A service within our broad range of offerings is Vendor Advocacy.  We can assist clients in taking the time, stress and pressure out of selling a home or investment property, delivering focused experience and expertise in all aspects of a property sales transaction.

We are able to provide an independent valuation of your property. Our Advocates are experienced advisers who will guide you objectively through the sales process.

Our role as a Vendor Advocate is to act for the seller, to appoint a suitably qualified real estate agent. This ensures at all times that selling agents do what they say they will do, charge a fair and reasonable fee for their services, act impartially when introducing buyers and market and promote your property professionally and effectively.

Our fee is deducted from the sales commission, so it won’t cost you anymore to engage our service to assist you to sell your property.

Let us help you sell your property. Contact one of our experienced Buyer’s Advocates on (03) 9818 4499, for an obligation free discussion.


Recent client purchases

We have had a busy start to the year with some great properties secured for our clients. Here are a few examples.
Home Buyer in Windsor (February 2020)
Buyer’s Advocate – Sam Lally
We originally knocked this property off from the search, with the belief that it would sail over our clients budget, due to its position in the block, the overall size of the property, its orientation and recent sales within the block itself. After receiving a call from the agent the night before the Auction and having the frank discussions we have with selling agents, this one was back on the table.

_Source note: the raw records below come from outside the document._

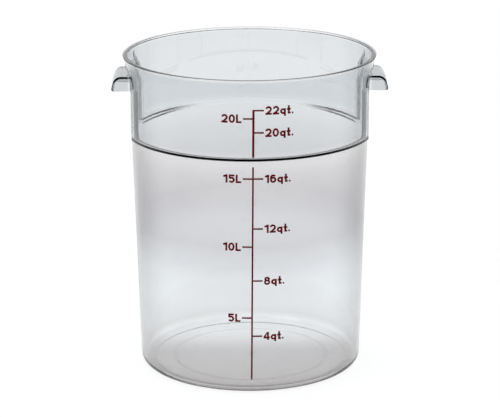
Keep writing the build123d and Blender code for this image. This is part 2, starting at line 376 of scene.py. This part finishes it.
bow = GRIP_BEND - math.sqrt(GRIP_BEND ** 2 - (GRIP_LENGTH / 2) ** 2)
print("the lip bows by", round(bow, 2), "mm over its length")

# %% Helpers that finish a block
BEVEL_PIECES = 3
SHARP_CORNER = math.radians(50)


def outward(piece):
    """Turns the faces of a closed piece outwards."""
    work = bmesh.new()
    work.from_mesh(piece.data)
    bmesh.ops.recalc_face_normals(work, faces=work.faces)
    work.to_mesh(piece.data)
    work.free()


def baked(piece):
    """Replaces the piece's mesh by the one that its modifiers make."""
    graph = bpy.context.evaluated_depsgraph_get()
    mesh = bpy.data.meshes.new_from_object(piece.evaluated_get(graph))
    piece.modifiers.clear()
    piece.data = mesh
    piece.data.name = piece.name


def combined(piece, other, operation):
    """Joins other to piece, or takes it out, and removes other."""
    modifier = piece.modifiers.new(operation.lower(), "BOOLEAN")
    modifier.operation, modifier.solver, modifier.object = operation, "MANIFOLD", other
    baked(piece)
    bpy.data.objects.remove(other)


def softened(piece, width):
    """Rounds the sharp edges of a piece by a width in millimetres."""
    modifier = piece.modifiers.new("rounding", "BEVEL")
    modifier.width, modifier.segments = width * MM, BEVEL_PIECES
    modifier.limit_method, modifier.angle_limit = "ANGLE", SHARP_CORNER
    modifier.harden_normals = False
    baked(piece)


print("edges sharper than", round(math.degrees(SHARP_CORNER)), "degrees get", BEVEL_PIECES, "pieces")

# %% [markdown]
# The grip's profile starts inside the wall, so that the two blocks overlap before they are
# joined. The lip flares outwards as it comes down, which keeps fingers from slipping off. Below
# each web, a small gusset runs down the wall and stiffens the joint.

# %% Profiles of the grip and its pocket
WALL_BURY, POCKET_BURY = 1.4, 0.7
SHOULDER_FROM, HOLLOW_FROM = 160.0, 150.0
GUSSET_HEEL = 0.6
POCKET_OVERRUN = 5
LIP_BOTTOM = GRIP_TOP - GRIP_DEPTH
ROOF = GRIP_TOP - WALL
GUSSET_BOTTOM = LIP_BOTTOM - GUSSET_DROP
BELOW = GUSSET_BOTTOM - POCKET_OVERRUN
WEB_WALL = math.sqrt(PANEL ** 2 - (GRIP_LENGTH / 2) ** 2)


def lip_at(z, inset):
    """X of the flared lip at a height, moved inwards by an inset."""
    return GRIP_REACH - inset - GRIP_FLARE * (z - GRIP_TOP + GRIP_DEPTH) / GRIP_DEPTH


def as_points(corners):
    """Points of a rounded line, without its first, as pairs."""
    return [tuple(point) for point in rounded_line(corners)[1:]]


shoulder = [
    (SHOULDER_FROM, GRIP_TOP, 0, 0),
    (lip_at(GRIP_TOP, 0), GRIP_TOP, GRIP_SHOULDER, 10),
    (lip_at(LIP_BOTTOM, 0), LIP_BOTTOM, GRIP_FOOT, 5),
    (WEB_WALL + GUSSET_REACH, LIP_BOTTOM, 0, 0),
]
gusset = [(WEB_WALL - GUSSET_HEEL, GUSSET_BOTTOM), (None, GUSSET_BOTTOM)]
outer_profile = [(None, GRIP_TOP)] + as_points(shoulder) + gusset
hollow = [
    (HOLLOW_FROM, ROOF, 0, 0),
    (lip_at(ROOF, WALL), ROOF, GRIP_SHOULDER - WALL, 10),
    (lip_at(BELOW, WALL), BELOW, 0, 0),
]
pocket_profile = [(None, ROOF)] + as_points(hollow) + [(None, BELOW)]
print("grip profile", len(outer_profile), "points, pocket", len(pocket_profile))

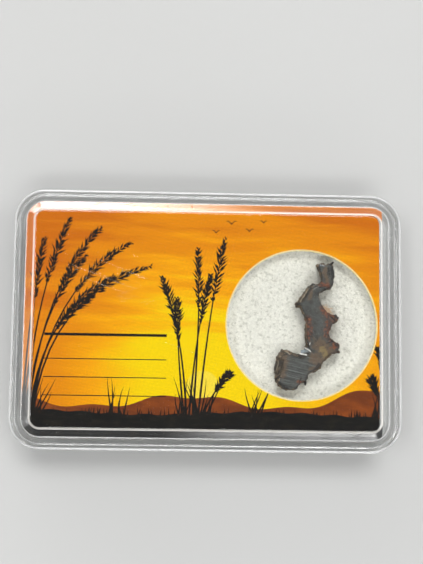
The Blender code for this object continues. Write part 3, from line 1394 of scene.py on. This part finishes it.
@dataclass
class SunsetPicture:
    """A plain sunset over dry grassland, drawn as flat outlines in millimetres."""

    horizon: float = -14.2
    seed: int = 11
    tufts: int = 150
    stem_steps: int = 40
    stem_widths: Point2 = (0.34, 0.10)
    blade_widths: Point2 = (0.32, 0.03)
    roots: float = -14.6
    # Each row of plumes is a stem's foot along X, its tip's X and Y, and how far it bends.
    plumes: Rows = (
        (-27.6, -21.5, 15.4, -2.5), (-27.2, -16.8, 14.2, -4.5), (-26.7, -12.2, 11.8, -6.5),
        (-27.4, -19.0, 9.6, -3.5), (-26.4, -9.2, 8.2, -8.5), (-26.9, -14.4, 6.6, -6.0),
        (-27.8, -25.4, 12.4, -0.8), (-26.2, -17.8, 3.4, -5.0), (-3.4, -4.6, 3.2, -0.6),
        (-2.6, 0.4, 7.0, -0.9), (-2.0, -1.6, 11.0, 0.8), (-1.2, 2.6, 12.6, -0.8),
        (-3.0, -7.0, 6.4, 1.6), (-0.6, 3.6, -8.0, -0.6), (27.6, 26.6, -4.0, 0.6),
        (27.0, 25.4, -8.6, 0.5),
    )
    clumps: tuple[float, ...] = (-27.0, -26.0, -3.2, -2.0, -0.8, 26.8, 8.0, -14.0)
    clump_blades: int = 7
    # Each bird's row is its X, its Y and its span.
    birds: Rows = ((3.6, 15.3, 1.9), (6.4, 14.2, 1.5), (1.2, 13.9, 1.3), (8.6, 15.6, 1.2))
    # Each rule's row is its left and right end, its height on the card and its thickness.
    rules: Rows = (
        (-25.0, -6.2, -2.6, 0.42), (-25.0, -6.2, -6.2, 0.14),
        (-25.0, -6.2, -9.0, 0.14), (-25.0, -6.2, -11.8, 0.14),
    )
    shapes: dict[Layer, list[list[Point2]]] = field(default_factory=dict)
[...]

We turned up, put our hand up, and secured the prize.
Home Buyer in Croydon South (February 2020)
Buyer’s Advocate – Sam Lally

A massive turnaround from a Wednesday open for inspection where the client was driving past the house; we had the property secured for them by Friday afternoon. After receiving a phone call on Wednesday night from the client about this property we swung into action on Thursday morning, with most of the due diligence carried out by lunchtime. A final Friday morning inspection of the property so further items could be checked off and an offer was made against three other interested parties. All of which, had already made an offer prior to us. It’s usually our questioning techniques of the selling agent that puts our clients in front of the crowd to secure the home. On this occasion, a win for our clients.
First Home Buyer in Thornbury (February 2020)
Buyer's Advocate - Leigh McConnon
This was a truly unique 1 bedroom apartment as it offered 80 sqm of courtyard space on title. Given its position it was always going to attract a lot of attention. With 6 bidders at auction this proved to be the case and with a good aggressive opening before controlling the bidding we were able to deliver a successful result for our client.

Tip of the month:

Buying in a good school zone

If you are looking to buy a home and want to know what public school zone a property is in there are lots of resources available on-line to help choose what is most appropriate for your kids. As a starting point you can put in any address into the following website to locate what government school zone the property is in. This will provide information on both primary and secondary schools.

A school catchment area or a school zone is the geographical location where a government school’s core intake of students must live. Catchment areas ensure every student from Prep to Year 12 is able to enrol at their local government school. Your local government school (primary or secondary) is the school which is closest to your home.

A property located in a great school catchment area may add 10%-15% to its price. This is also important for property investors to consider as this could have a significant impact on the capital growth of their investment.
High-performing school Zones create strong competition for real estate as all parents want a great education for their children whilst avoiding the high costs of a private education. High-performing government school zones are as valuable as garages, pools and bedrooms. They can add as much value to a home as any of these major items.

There are approximately 4 million Google searches on schools every month. The value placed on education is a high commodity and taken very seriously by a high percentage of Melbourne’s population.

Many schools state that your home must have been your principal place of residence for a year or more to be eligible, while other schools simply state that you must be a rate payer within the zone. So make sure you’re clear on the rules before you start to plan.

Being in high performing school zone can be a great investment over the long-term. Both for your child’s education and their inheritance. Owning a property located near a good school, that ticks all the boxes will become an even more valuable commodity in the future, as the nation is only becoming more and more populated.